Friday, September 19, 2008

THOSE OBSTINATE DUTCH

NRC HANDELSBLAD
"I never thought they would kill us because we were just ordinary people," says Saih. "I only realised [what they were going to do] when they began the countdown... Een, twee, drie." Three soldiers started shooting the men in the back.

According to the village, the soldiers shot dead all the men – 431 people. It was summary justice, meted out as the men were running away or hiding in the river. In 1969, an investigation by the Dutch government into war crimes in Indonesia says 150 were killed in Rawagede.

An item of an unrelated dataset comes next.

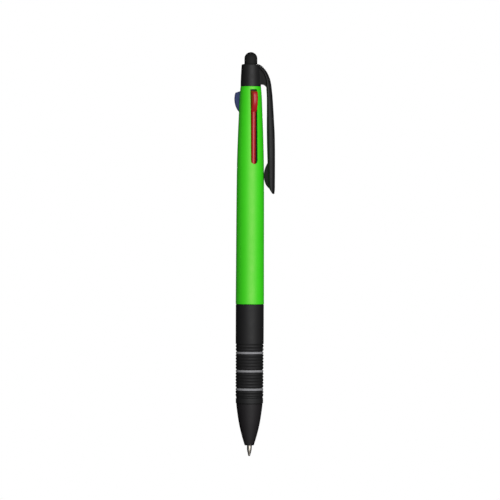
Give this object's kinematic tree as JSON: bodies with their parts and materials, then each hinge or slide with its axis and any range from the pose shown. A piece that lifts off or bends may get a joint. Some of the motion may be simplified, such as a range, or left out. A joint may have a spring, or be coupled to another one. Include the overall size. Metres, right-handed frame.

Saih, now in his late 80s, is one of the 10 survivors and relatives who, 61 years later, are asking for an apology and compensation for the massacre in the Indonesian village of Rawagede carried out by Dutch soldiers on December 9, 1947.
Rawagede is one of the most notorious events in the history of Indonesian struggle for independence against the Dutch. Witness accounts from survivors (Dutch-Indonesian-Sundanese) say that some young males of 11-12 years old were among those massacred!



My father lived in Soerabaja - in the Dutch East Indies - in the 1930's. He never really talked about his experiences there and only confessed when he was older that he was ashamed of the treatment of his fellow countrymen toward the native population. Only now are the Dutch coming to terms with their colonial past and inherent racism.